Research & Papers

Where to Bind Matters: Hebbian Fast Weights in Vision Transformers for Few-Shot Character Recognition

Brain-like fast learning boosts vision transformers with just one module placement.

Deep Dive

Standard transformer architectures learn fixed slow-weight representations during training and lack mechanisms for rapid adaptation within an episode. In contrast, biological neural systems address this through fast synaptic updates that form transient associative memories during inference, a property known as Hebbian plasticity. In a new arXiv paper, Gavin Money and colleagues conduct an empirical study of Hebbian Fast-Weight (HFW) modules integrated into multiple transformer backbones, including ViT-Small, DeiT-Small, and Swin-Tiny. They evaluate six model variants on 5-way 1-shot and 5-way 5-shot classification tasks using the Omniglot benchmark under a Prototypical Network meta-learning framework.

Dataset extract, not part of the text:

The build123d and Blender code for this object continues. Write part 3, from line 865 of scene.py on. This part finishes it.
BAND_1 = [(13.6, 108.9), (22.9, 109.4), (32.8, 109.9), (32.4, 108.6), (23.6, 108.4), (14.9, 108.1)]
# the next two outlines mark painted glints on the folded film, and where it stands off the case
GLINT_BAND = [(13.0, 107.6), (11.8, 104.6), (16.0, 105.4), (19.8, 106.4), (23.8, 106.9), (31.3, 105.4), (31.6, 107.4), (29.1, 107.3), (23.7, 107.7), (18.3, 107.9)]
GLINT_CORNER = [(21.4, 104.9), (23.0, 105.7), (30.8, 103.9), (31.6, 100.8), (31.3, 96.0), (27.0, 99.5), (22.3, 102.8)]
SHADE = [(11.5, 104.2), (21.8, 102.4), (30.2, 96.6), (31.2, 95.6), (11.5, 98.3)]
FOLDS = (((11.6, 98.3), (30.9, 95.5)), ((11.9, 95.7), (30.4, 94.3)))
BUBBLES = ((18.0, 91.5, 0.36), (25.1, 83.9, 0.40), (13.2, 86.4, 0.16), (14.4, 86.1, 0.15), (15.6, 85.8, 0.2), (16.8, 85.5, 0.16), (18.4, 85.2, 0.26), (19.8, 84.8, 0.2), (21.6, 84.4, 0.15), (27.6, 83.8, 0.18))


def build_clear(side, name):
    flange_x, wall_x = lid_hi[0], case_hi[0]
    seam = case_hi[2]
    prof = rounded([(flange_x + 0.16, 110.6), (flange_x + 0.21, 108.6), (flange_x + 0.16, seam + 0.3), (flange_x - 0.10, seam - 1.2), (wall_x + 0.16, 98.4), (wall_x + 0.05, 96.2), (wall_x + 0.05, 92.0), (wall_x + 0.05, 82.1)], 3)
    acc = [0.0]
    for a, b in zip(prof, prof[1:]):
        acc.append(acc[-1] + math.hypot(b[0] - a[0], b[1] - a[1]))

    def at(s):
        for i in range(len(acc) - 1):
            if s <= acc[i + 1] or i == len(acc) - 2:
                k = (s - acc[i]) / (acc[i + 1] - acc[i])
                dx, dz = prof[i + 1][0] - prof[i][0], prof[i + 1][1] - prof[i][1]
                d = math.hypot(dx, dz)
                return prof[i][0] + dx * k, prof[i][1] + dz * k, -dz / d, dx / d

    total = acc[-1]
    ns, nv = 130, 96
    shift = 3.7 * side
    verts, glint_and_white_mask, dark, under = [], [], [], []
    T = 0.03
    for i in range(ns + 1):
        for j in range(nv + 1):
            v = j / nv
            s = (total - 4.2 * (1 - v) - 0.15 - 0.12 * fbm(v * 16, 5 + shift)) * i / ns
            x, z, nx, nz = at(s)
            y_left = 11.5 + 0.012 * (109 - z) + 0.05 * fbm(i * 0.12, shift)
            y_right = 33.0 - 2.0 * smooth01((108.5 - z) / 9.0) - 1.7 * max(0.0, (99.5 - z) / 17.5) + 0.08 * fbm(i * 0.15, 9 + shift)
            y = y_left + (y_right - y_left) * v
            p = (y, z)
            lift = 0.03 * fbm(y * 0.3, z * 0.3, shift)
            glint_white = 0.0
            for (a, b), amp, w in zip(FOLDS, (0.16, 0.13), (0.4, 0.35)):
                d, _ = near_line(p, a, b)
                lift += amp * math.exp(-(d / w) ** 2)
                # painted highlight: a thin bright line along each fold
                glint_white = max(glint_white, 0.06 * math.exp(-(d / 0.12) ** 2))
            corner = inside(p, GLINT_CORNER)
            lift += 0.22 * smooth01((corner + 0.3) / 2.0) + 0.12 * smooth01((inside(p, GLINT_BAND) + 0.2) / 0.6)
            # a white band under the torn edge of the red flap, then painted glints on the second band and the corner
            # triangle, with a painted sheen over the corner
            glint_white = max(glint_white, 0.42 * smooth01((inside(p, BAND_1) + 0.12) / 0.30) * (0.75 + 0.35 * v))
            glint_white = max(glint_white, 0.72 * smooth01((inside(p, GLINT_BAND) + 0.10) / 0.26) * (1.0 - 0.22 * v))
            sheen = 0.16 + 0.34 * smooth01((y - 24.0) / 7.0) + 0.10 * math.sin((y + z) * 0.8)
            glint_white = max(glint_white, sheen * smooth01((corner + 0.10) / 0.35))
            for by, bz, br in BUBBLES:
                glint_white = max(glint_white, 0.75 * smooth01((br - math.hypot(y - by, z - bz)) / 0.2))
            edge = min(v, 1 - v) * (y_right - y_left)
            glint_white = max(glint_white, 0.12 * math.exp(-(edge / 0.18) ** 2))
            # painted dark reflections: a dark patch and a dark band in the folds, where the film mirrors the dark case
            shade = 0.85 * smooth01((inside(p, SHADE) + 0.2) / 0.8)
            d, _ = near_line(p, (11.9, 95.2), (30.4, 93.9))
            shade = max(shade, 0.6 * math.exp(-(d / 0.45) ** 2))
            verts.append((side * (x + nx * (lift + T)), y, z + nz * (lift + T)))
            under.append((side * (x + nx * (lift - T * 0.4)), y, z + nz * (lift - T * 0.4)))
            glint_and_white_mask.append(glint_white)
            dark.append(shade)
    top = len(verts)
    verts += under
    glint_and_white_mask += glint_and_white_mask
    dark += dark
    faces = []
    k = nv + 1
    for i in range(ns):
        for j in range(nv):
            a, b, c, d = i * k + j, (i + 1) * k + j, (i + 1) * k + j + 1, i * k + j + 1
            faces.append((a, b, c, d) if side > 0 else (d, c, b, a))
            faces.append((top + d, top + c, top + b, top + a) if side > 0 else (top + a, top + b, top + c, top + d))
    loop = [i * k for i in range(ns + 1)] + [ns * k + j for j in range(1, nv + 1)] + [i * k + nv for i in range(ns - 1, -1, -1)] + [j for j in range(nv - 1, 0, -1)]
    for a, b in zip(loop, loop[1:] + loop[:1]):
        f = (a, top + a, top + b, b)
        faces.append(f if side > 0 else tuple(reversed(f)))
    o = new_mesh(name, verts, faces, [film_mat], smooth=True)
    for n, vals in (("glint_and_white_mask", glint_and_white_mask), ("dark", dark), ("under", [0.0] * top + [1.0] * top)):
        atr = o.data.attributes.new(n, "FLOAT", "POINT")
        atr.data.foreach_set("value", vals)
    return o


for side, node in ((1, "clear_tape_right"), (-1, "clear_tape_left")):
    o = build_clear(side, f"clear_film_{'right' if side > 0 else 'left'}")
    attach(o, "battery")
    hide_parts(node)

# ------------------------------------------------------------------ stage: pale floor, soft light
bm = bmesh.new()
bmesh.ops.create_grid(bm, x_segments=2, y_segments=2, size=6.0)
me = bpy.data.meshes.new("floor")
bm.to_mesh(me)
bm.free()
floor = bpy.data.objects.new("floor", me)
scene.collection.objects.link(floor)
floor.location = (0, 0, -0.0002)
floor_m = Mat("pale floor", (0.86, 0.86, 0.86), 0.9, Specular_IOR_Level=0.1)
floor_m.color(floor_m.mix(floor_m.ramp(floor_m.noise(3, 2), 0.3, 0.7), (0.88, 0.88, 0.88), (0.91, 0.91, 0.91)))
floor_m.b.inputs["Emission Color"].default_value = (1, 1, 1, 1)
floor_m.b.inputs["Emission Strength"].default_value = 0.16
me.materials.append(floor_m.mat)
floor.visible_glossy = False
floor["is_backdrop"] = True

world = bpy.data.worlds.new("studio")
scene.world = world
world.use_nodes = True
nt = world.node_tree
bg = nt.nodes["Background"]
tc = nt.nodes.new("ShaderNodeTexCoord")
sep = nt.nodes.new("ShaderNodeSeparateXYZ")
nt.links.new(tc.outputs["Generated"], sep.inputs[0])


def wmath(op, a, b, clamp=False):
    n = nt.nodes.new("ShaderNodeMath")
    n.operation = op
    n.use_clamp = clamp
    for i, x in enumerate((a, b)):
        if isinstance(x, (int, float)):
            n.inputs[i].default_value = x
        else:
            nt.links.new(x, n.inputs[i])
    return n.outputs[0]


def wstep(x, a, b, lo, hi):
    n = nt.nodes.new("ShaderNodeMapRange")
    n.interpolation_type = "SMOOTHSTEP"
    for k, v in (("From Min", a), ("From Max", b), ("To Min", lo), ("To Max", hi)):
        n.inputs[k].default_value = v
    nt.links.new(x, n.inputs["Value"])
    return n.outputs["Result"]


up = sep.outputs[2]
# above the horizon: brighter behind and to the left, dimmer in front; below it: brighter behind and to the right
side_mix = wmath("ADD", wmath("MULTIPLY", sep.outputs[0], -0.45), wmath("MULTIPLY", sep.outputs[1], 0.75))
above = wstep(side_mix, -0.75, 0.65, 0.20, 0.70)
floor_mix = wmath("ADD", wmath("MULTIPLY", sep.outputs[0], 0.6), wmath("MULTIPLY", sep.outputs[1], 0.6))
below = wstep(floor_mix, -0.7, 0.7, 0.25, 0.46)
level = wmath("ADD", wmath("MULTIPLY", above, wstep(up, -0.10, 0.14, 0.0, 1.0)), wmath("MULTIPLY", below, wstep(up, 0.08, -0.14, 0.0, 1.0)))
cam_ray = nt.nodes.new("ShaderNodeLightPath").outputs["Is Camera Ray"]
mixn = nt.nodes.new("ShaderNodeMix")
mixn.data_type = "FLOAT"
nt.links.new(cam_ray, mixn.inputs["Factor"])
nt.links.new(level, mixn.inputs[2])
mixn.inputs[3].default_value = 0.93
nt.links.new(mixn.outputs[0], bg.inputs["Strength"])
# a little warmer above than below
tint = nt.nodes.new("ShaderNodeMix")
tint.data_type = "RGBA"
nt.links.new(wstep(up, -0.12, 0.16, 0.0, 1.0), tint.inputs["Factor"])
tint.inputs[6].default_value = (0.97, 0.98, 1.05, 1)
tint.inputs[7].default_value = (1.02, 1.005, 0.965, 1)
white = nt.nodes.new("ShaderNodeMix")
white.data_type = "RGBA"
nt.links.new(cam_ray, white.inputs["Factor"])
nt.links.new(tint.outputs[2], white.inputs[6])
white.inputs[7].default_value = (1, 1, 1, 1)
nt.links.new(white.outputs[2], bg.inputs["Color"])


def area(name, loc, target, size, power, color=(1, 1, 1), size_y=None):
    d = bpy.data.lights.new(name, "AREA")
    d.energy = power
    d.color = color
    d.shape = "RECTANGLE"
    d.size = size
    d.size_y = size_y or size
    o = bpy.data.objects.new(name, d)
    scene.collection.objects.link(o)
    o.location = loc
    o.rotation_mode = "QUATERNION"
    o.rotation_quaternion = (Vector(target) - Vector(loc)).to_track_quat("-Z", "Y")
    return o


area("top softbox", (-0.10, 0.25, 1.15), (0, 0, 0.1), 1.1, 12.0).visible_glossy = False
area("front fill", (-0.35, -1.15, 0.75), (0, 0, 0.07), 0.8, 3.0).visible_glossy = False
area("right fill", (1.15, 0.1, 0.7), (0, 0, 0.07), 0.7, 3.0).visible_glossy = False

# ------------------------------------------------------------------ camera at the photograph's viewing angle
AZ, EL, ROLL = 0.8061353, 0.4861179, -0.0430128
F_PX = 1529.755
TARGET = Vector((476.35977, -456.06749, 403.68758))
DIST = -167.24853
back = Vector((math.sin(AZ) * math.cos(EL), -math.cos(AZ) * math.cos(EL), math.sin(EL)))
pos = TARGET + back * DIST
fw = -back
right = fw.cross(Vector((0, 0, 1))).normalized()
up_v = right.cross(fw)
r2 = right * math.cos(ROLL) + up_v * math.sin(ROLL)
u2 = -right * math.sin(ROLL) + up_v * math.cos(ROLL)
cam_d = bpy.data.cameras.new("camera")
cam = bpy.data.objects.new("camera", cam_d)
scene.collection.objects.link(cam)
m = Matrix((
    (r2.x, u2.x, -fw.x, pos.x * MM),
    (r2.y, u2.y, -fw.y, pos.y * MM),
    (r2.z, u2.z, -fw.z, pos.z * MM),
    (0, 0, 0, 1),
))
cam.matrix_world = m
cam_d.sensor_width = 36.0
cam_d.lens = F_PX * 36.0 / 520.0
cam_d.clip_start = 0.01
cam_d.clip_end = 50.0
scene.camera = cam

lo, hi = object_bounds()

The researchers propose a single module placement strategy for Swin-Tiny in which one HFW module is applied to the final stage feature map after all hierarchical stages have completed. This design avoids the training instability caused by placing separate Hebbian modules at each stage and achieves the highest test accuracy across all six models: 96.2% at 1-shot and 99.2% at 5-shot, outperforming the non-Hebbian baseline by +0.3 percentage points at 1-shot. The study further analyzes the interaction between Swin's shifted window inductive bias and episode-level Hebbian binding, discusses why per-block placement fails for ViT and DeiT variants in a low-data regime, and situates the results within the wider literature on fast and slow-weight meta-learning.

Key Points
  • Single HFW module at Swin-Tiny's final stage yields 96.2% 1-shot, 99.2% 5-shot accuracy on Omniglot.
  • Per-block placement in ViT/DeiT causes training instability in low-data regime; Swin's shifted window bias mitigates this.
  • HFW modules enable rapid episode-level adaptation without retraining, simulating biological Hebbian plasticity.

Why It Matters

Enables vision models to learn new classes from few examples, reducing retraining costs in deployment.